↓

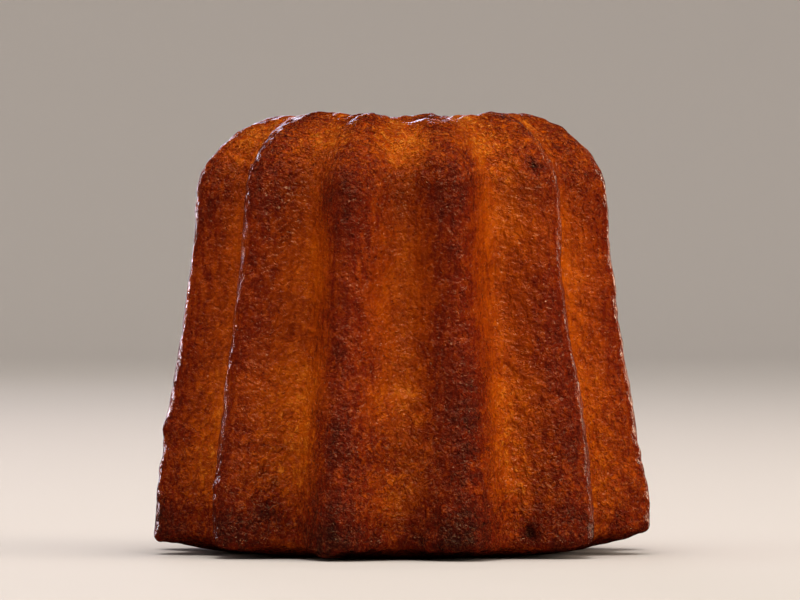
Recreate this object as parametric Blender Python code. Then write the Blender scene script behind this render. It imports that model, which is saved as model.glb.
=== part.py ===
"""A canele: a small fluted cake of vanilla and rum batter, baked dark in a copper mould.

It is one solid. The mould gives it twelve rounded ridges, a wall that flares towards
the foot, a rounded shoulder and a shallow dimple in the crown. At the mould's mouth the
batter sets as an uneven lip, which turns under to a small flat base.

Metres, +Z up. The origin is on the surface it stands on, on the axis of the mould.
Angles run from -Y, the front, towards +X.
"""

import math
from collections import namedtuple

import bmesh
import bpy
from mathutils import Vector, noise

MM = 0.001

# The mould: crest radii are measured on the ridges, its own ring of twelve.
RIDGES = 12
FLUTE_DEPTH = 0.15              # share of the crest radius that a flute cuts in
HEIGHT = 47.55 * MM
SHOULDER_HEIGHT = 39.5 * MM
SHOULDER_RADIUS = 22.78 * MM
SHOULDER_ROUNDING = 1.60       # exponent of its curve: 2 is an ellipse, 1 a chamfer
RIM_RADIUS = 13.5 * MM

# The wall: a straight taper, a flare below the waist and a slight tuck at the lip.
TAPER = 0.07
FLARE = 2.30 * MM
FLARE_TOP = 34.0 * MM
FLARE_LENGTH = 30.0 * MM
TUCK = 0.2 * MM
TUCK_TOP = 5.5 * MM
TUCK_LENGTH = 4.0 * MM

# The crown: a dimple inside the rim, where the flutes die out. The rim is never quite
# level: it stands higher (+) or lower (-) here and there, as angle, spread and rise.
DIMPLE_DEPTH = 2.8 * MM
DIMPLE_SLOPE = 9.0 * MM
RIM_NOTCH = 0.15 * MM           # how far a flute lowers the rim
RIM_FLUTE = 0.5                 # share of a flute's depth that is left at the rim
FLUTE_END_RADIUS = 7.0 * MM
RIM_RISES = (
    (-37.0, 8.0, 0.40 * MM),
    (-12.0, 4.5, 0.25 * MM),
    (4.0, 9.0, -0.70 * MM),
    (20.0, 7.0, -0.60 * MM),
    (40.0, 5.0, -0.15 * MM),
    (167.0, 7.0, 0.30 * MM),
    (-120.0, 15.0, -0.25 * MM),
)

# The foot: a flat base, an underside that rises from it, and the lip's rounded edge.
BASE_RADIUS = 16.5 * MM
LIP_ROUNDING = 0.8 * MM
LIP_LIFT = 1.2 * MM             # lowest edge of the lip above the base, on average
LIP_RAGGEDNESS = 0.3 * MM
LIP_FADE = 5.0 * MM             # height over which the wall evens out above the lip
# Where the lip stands higher (+), and the drip that ran over the mould's mouth (-), as
# angle, spread and rise.
LIP_RISES = (
    (90.0, 32.0, 1.7 * MM),
    (-67.0, 10.0, 0.6 * MM),
    (-18.0, 4.2, -0.85 * MM),
    (150.0, 18.0, 0.4 * MM),
    (-150.0, 24.0, 0.5 * MM),
)

# The crust: swells and hollows of two sizes, and single lumps (+) and dents (-) as
# angle, height, spread and depth.
SWELL_SIZE = 19.0 * MM
SWELL = 0.35 * MM
RIPPLE_SIZE = 7.0 * MM
RIPPLE = 0.20 * MM
LUMPS = (
    (-75.0, 13.6 * MM, 1.5 * MM, 0.38 * MM),
    (-75.0, 11.2 * MM, 1.0 * MM, -0.14 * MM),
    (-75.0, 16.3 * MM, 1.0 * MM, -0.14 * MM),
    (76.0, 31.8 * MM, 1.0 * MM, -0.18 * MM),
    (-47.0, 6.5 * MM, 1.8 * MM, 0.25 * MM),
    (128.0, 12.0 * MM, 2.2 * MM, 0.35 * MM),
    (196.0, 25.0 * MM, 2.4 * MM, -0.30 * MM),
    (163.0, 8.0 * MM, 1.9 * MM, 0.30 * MM),
    (-140.0, 30.0 * MM, 2.2 * MM, -0.25 * MM),
)

# The mesh: columns of faces round the cake, and rings of them up it.
COLUMNS = 120
UNDERSIDE_RINGS = 4
LIP_RINGS = 3
WALL_RINGS = 20
SHOULDER_RINGS = 9
CROWN_RINGS = 6
CROWN_CENTRE_RADIUS = 2.0 * MM

CRUST_COLOUR = (0.230, 0.052, 0.009, 1.0)
CRUST_ROUGHNESS = 0.42

# One ring of the solid: crest radius, height, and how much of the flute's depth, of the
# lip's lift and of the rim's rise it takes.
Ring = namedtuple("Ring", "radius height flute lift rim")


def ease(share):
    """Go smoothly from 0 to 1 as the share does."""
    share = min(max(share, 0.0), 1.0)
    return share * share * (3.0 - 2.0 * share)


def bell(distance, spread):
    """Go smoothly from 1 at no distance towards 0 past the spread."""
    return math.exp(-(distance / spread) ** 2)


def turn_between(angle, other):
    """The shorter way round between two angles, in degrees."""
    return (angle - other + 180.0) % 360.0 - 180.0


def groove(angle):
    """1 in the middle of a flute, 0 on the crest of a ridge."""
    return 0.5 + 0.5 * math.cos(RIDGES * math.radians(angle))


def wall_radius(height):
    """Crest radius of the wall below the shoulder."""
    taper = TAPER * (SHOULDER_HEIGHT - height)
    flare = FLARE * ease((FLARE_TOP - height) / FLARE_LENGTH)
    tuck = TUCK * ease((TUCK_TOP - height) / TUCK_LENGTH)
    return SHOULDER_RADIUS + taper + flare - tuck


def lip_lift(angle):
    """How far the lip's edge stays above the base's plane."""
    rises = sum(rise * bell(turn_between(angle, centre), spread) for centre, spread, rise in LIP_RISES)
    turn = math.radians(angle)
    around = Vector((math.sin(turn), -math.cos(turn), 0.35))
    ragged = noise.noise(around * 3.5) + 0.7 * noise.noise(around * 9.0)
    return LIP_LIFT + rises + LIP_RAGGEDNESS * ragged


def rim_rise(angle):
    """How far the rim stands from its usual height: lower in a flute, and uneven all round."""
    rises = sum(rise * bell(turn_between(angle, centre), spread) for centre, spread, rise in RIM_RISES)
    return rises - RIM_NOTCH * groove(angle)


def foot_rings():
    """The underside, from beside the flat base to the lip, then the lip's round edge."""
    edge_radius = wall_radius(LIP_ROUNDING) - LIP_ROUNDING
    rings = []
    for step in range(1, UNDERSIDE_RINGS + 1):
        share = step / UNDERSIDE_RINGS
        radius = BASE_RADIUS + share * (edge_radius - BASE_RADIUS)
        rings.append(Ring(radius, 0.0, share, share ** 1.5, 0.0))
    for step in range(1, LIP_RINGS + 1):
        turn = math.radians(90.0 * step / LIP_RINGS)
        radius = edge_radius + LIP_ROUNDING * math.sin(turn)
        height = LIP_ROUNDING * (1.0 - math.cos(turn))
        rings.append(Ring(radius, height, 1.0, 1.0, 0.0))
    return rings


def wall_rings():
    """The fluted wall, from the lip to the shoulder."""
    rings = []
    for step in range(1, WALL_RINGS + 1):
        share = step / WALL_RINGS
        height = LIP_ROUNDING + share * (SHOULDER_HEIGHT - LIP_ROUNDING)
        fade = 1.0 - ease((height - LIP_ROUNDING) / LIP_FADE)
        rings.append(Ring(wall_radius(height), height, 1.0, fade, 0.0))
    return rings


def shoulder_rings():
    """The rounded shoulder, where the flutes grow shallow and start to notch the rim."""
    power = 2.0 / SHOULDER_ROUNDING
    width = SHOULDER_RADIUS - RIM_RADIUS
    rise = HEIGHT - SHOULDER_HEIGHT
    rings = []
    for step in range(1, SHOULDER_RINGS + 1):
        share = step / SHOULDER_RINGS
        turn = math.radians(90.0 * share)
        radius = RIM_RADIUS + width * abs(math.cos(turn)) ** power
        height = SHOULDER_HEIGHT + rise * math.sin(turn) ** power
        flute = 1.0 - (1.0 - RIM_FLUTE) * ease(share)
        rings.append(Ring(radius, height, flute, 0.0, ease(share)))
    return rings


def crown_rings():
    """The crown, from inside the rim down into the dimple."""
    rings = []
    for step in range(1, CROWN_RINGS + 1):
        share = step / CROWN_RINGS
        radius = RIM_RADIUS + share * (CROWN_CENTRE_RADIUS - RIM_RADIUS)
        sunk = ease((RIM_RADIUS - radius) / DIMPLE_SLOPE)
        left = ease((radius - FLUTE_END_RADIUS) / (RIM_RADIUS - FLUTE_END_RADIUS))
        rings.append(Ring(radius, HEIGHT - DIMPLE_DEPTH * sunk, RIM_FLUTE * left, 0.0, left))
    return rings


def lay_ring(verts, ring):
    """Put one ring of vertices where the mould and the lip hold them."""
    for vert in verts:
        angle = math.degrees(math.atan2(vert.co.x, -vert.co.y))
        turn = math.radians(angle)
        radius = ring.radius * (1.0 - FLUTE_DEPTH * ring.flute * groove(angle))
        height = ring.height + ring.lift * lip_lift(angle) + ring.rim * rim_rise(angle)
        vert.co = Vector((radius * math.sin(turn), -radius * math.cos(turn), height))


def spot(angle, height):
    """The point of the wall or the shoulder at an angle and a height."""
    above = max(height - SHOULDER_HEIGHT, 0.0) / (HEIGHT - SHOULDER_HEIGHT)
    inward = 1.0 - (1.0 - above ** SHOULDER_ROUNDING) ** (1.0 / SHOULDER_ROUNDING)
    radius = wall_radius(min(height, SHOULDER_HEIGHT)) - inward * (SHOULDER_RADIUS - RIM_RADIUS)
    radius *= 1.0 - FLUTE_DEPTH * groove(angle)
    turn = math.radians(angle)
    return Vector((radius * math.sin(turn), -radius * math.cos(turn), height))


def crust_swell(point):
    """How far the crust stands out from, or falls short of, the mould's own shape."""
    swell = SWELL * noise.noise(point / SWELL_SIZE + Vector((7.0, 3.4, 5.3)))
    swell += RIPPLE * noise.noise(point / RIPPLE_SIZE + Vector((7.7, 7.9, 6.5)))
    for angle, height, spread, depth in LUMPS:
        swell += depth * bell((point - spot(angle, height)).length, spread)
    return swell


def bake(mesh):
    """Move the crust in or out along its normals, from nothing at the flat base."""
    mesh.normal_update()
    moves = [vert.normal * crust_swell(vert.co) * ease(vert.co.z / LIP_LIFT) for vert in mesh.verts]
    for vert, move in zip(mesh.verts, moves):
        vert.co += move


def cake_mesh():
    """Raise the cake ring by ring from its flat base, then close the crown."""
    cake = bmesh.new()
    bmesh.ops.create_circle(cake, cap_ends=True, cap_tris=True, segments=COLUMNS, radius=BASE_RADIUS)
    edges = [edge for edge in cake.edges if edge.is_boundary]
    for ring in foot_rings() + wall_rings() + shoulder_rings() + crown_rings():
        grown = bmesh.ops.extrude_edge_only(cake, edges=edges)["geom"]
        lay_ring([part for part in grown if isinstance(part, bmesh.types.BMVert)], ring)
        edges = [part for part in grown if isinstance(part, bmesh.types.BMEdge) and part.is_boundary]
    crown = bmesh.ops.edgeloop_fill(cake, edges=edges)["faces"]
    bmesh.ops.poke(cake, faces=crown)
    bmesh.ops.recalc_face_normals(cake, faces=cake.faces)
    bake(cake)
    bmesh.ops.triangulate(cake, faces=cake.faces)
    mesh = bpy.data.meshes.new("canele")
    cake.to_mesh(mesh)
    cake.free()
    mesh.shade_smooth()
    return mesh


def crust_material():
    """Caramelised crust: deep amber brown with a waxy sheen."""
    material = bpy.data.materials.new("caramelised crust")
    material.use_nodes = True
    surface = material.node_tree.nodes["Principled BSDF"]
    surface.inputs["Base Color"].default_value = CRUST_COLOUR
    surface.inputs["Roughness"].default_value = CRUST_ROUGHNESS
    surface.inputs["Metallic"].default_value = 0.0
    return material


for old in list(bpy.data.objects):
    bpy.data.objects.remove(old, do_unlink=True)

canele = bpy.data.objects.new("canele", cake_mesh())
canele.data.materials.append(crust_material())
bpy.context.collection.objects.link(canele)
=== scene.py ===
import math
import random
from collections import namedtuple

import bmesh
import bpy
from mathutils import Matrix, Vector, kdtree, noise


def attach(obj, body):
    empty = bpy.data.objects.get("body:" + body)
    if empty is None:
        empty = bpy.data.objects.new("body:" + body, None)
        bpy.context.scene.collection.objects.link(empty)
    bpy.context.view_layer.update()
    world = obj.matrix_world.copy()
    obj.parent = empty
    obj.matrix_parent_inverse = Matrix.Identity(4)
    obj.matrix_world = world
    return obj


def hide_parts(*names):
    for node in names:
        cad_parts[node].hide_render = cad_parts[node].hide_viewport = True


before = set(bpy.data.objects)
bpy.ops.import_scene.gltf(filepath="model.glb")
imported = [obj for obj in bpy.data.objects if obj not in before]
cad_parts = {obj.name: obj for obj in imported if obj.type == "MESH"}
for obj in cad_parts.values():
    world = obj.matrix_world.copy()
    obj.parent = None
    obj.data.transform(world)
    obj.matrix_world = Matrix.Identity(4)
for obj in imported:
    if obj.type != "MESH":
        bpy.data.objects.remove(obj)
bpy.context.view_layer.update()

MM = 0.001


# ---------------------------------------------------------------- the camera
# A long lens, far back and just below the height of the cake's shoulder, so that the
# sides of the cake stay nearly parallel and the table is seen almost edge on.

CAMERA_DISTANCE = 850 * MM
CAMERA_HEIGHT = 34 * MM
CAMERA_ASIDE = -0.2 * MM
CAMERA_DIP = 0.447              # degrees below level
LENS_LENGTH = 352               # mm, on a sensor 36 mm wide

lens = bpy.data.cameras.new("camera")
lens.lens = LENS_LENGTH
lens.sensor_width = 36
lens.clip_start = 10 * MM
lens.clip_end = 20
camera = bpy.data.objects.new("camera", lens)
camera.location = (CAMERA_ASIDE, -CAMERA_DISTANCE, CAMERA_HEIGHT)
camera.rotation_euler = (math.radians(90 - CAMERA_DIP), 0, 0)
bpy.context.scene.collection.objects.link(camera)
bpy.context.scene.camera = camera
bpy.context.scene.view_settings.view_transform = "Standard"


# ------------------------------------------------------------------ the cake
# One cake of vanilla and rum batter, baked upside down in a fluted copper mould that was
# greased with wax and butter. Its crust is caramelised sugar over a moist crumb: amber in
# the flutes, brown on the ridges, where the copper was hottest, and nearly burnt at the lip.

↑

▶ _Task_: Exactly as written, please reproduce the lines from the first line of the data to the line containing "a copper mould.", inclusive, and nothing else.

▶ _Result of this exercise_:
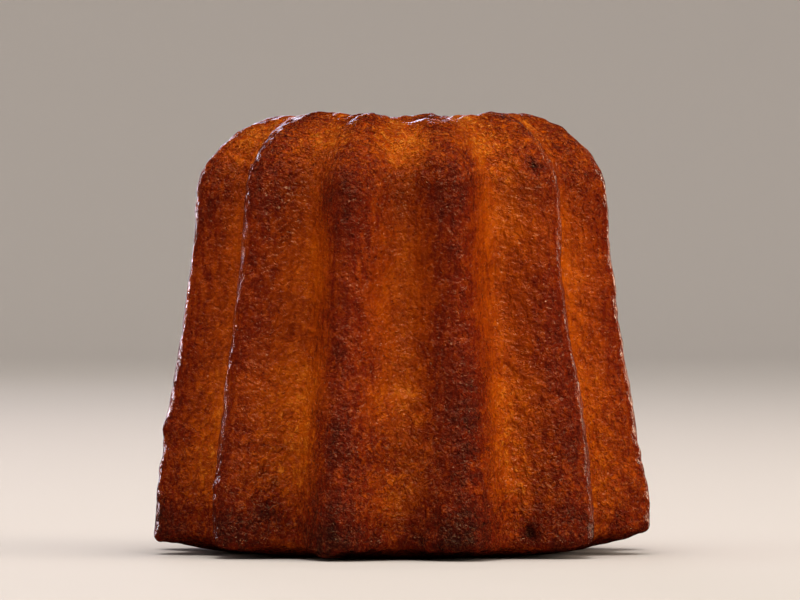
Recreate this object as parametric Blender Python code. Then write the Blender scene script behind this render. It imports that model, which is saved as model.glb.
=== part.py ===
"""A canele: a small fluted cake of vanilla and rum batter, baked dark in a copper mould.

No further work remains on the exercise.